DO THIS » Print all the data, keeping every line exactly as it is.

++++++++

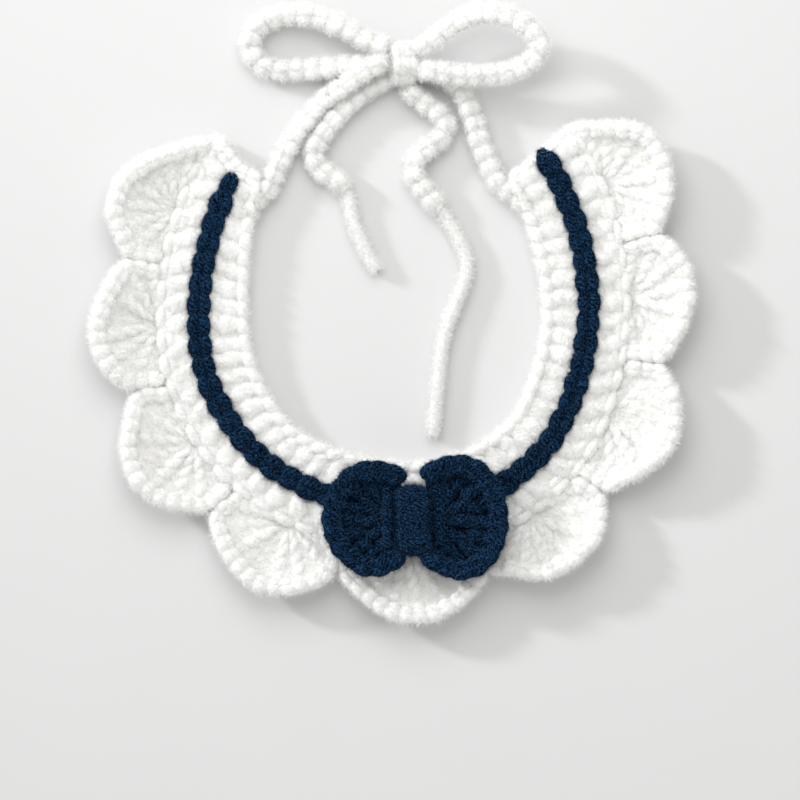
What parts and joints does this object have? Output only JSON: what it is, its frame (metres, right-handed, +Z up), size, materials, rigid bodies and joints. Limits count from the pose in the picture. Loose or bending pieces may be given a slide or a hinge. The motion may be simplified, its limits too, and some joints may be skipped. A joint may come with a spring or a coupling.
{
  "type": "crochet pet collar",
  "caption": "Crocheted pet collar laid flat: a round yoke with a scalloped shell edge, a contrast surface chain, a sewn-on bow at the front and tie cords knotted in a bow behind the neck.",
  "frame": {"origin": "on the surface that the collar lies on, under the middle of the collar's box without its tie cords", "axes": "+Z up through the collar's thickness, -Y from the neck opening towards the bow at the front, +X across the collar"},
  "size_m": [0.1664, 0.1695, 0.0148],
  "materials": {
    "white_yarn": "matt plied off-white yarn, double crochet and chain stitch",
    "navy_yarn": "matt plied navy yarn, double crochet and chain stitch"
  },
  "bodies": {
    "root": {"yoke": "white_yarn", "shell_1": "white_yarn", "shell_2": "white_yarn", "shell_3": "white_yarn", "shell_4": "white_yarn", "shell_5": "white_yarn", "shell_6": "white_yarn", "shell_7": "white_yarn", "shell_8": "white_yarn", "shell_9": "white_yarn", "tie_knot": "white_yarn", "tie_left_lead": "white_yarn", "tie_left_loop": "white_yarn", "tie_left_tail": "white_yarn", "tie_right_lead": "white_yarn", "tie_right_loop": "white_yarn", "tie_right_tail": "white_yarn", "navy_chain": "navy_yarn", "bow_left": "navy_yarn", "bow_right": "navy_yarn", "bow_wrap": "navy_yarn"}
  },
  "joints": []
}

++++++++

EXERCISE RESPONSE »
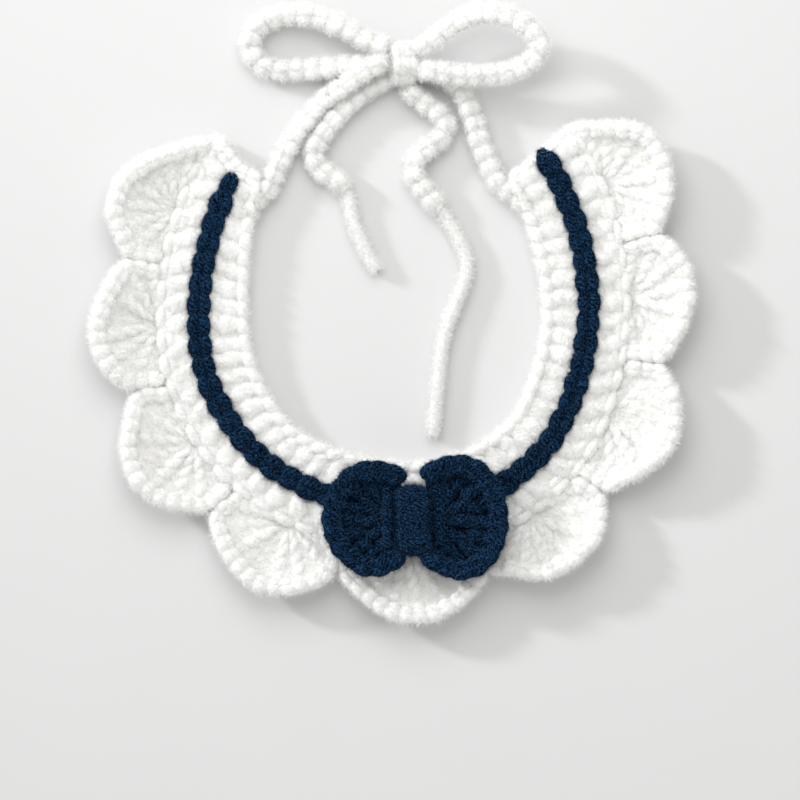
What parts and joints does this object have? Output only JSON: what it is, its frame (metres, right-handed, +Z up), size, materials, rigid bodies and joints. Limits count from the pose in the picture. Loose or bending pieces may be given a slide or a hinge. The motion may be simplified, its limits too, and some joints may be skipped. A joint may come with a spring or a coupling.
{
  "type": "crochet pet collar",
  "caption": "Crocheted pet collar laid flat: a round yoke with a scalloped shell edge, a contrast surface chain, a sewn-on bow at the front and tie cords knotted in a bow behind the neck.",
  "frame": {"origin": "on the surface that the collar lies on, under the middle of the collar's box without its tie cords", "axes": "+Z up through the collar's thickness, -Y from the neck opening towards the bow at the front, +X across the collar"},
  "size_m": [0.1664, 0.1695, 0.0148],
  "materials": {
    "white_yarn": "matt plied off-white yarn, double crochet and chain stitch",
    "navy_yarn": "matt plied navy yarn, double crochet and chain stitch"
  },
  "bodies": {
    "root": {"yoke": "white_yarn", "shell_1": "white_yarn", "shell_2": "white_yarn", "shell_3": "white_yarn", "shell_4": "white_yarn", "shell_5": "white_yarn", "shell_6": "white_yarn", "shell_7": "white_yarn", "shell_8": "white_yarn", "shell_9": "white_yarn", "tie_knot": "white_yarn", "tie_left_lead": "white_yarn", "tie_left_loop": "white_yarn", "tie_left_tail": "white_yarn", "tie_right_lead": "white_yarn", "tie_right_loop": "white_yarn", "tie_right_tail": "white_yarn", "navy_chain": "navy_yarn", "bow_left": "navy_yarn", "bow_right": "navy_yarn", "bow_wrap": "navy_yarn"}
  },
  "joints": []
}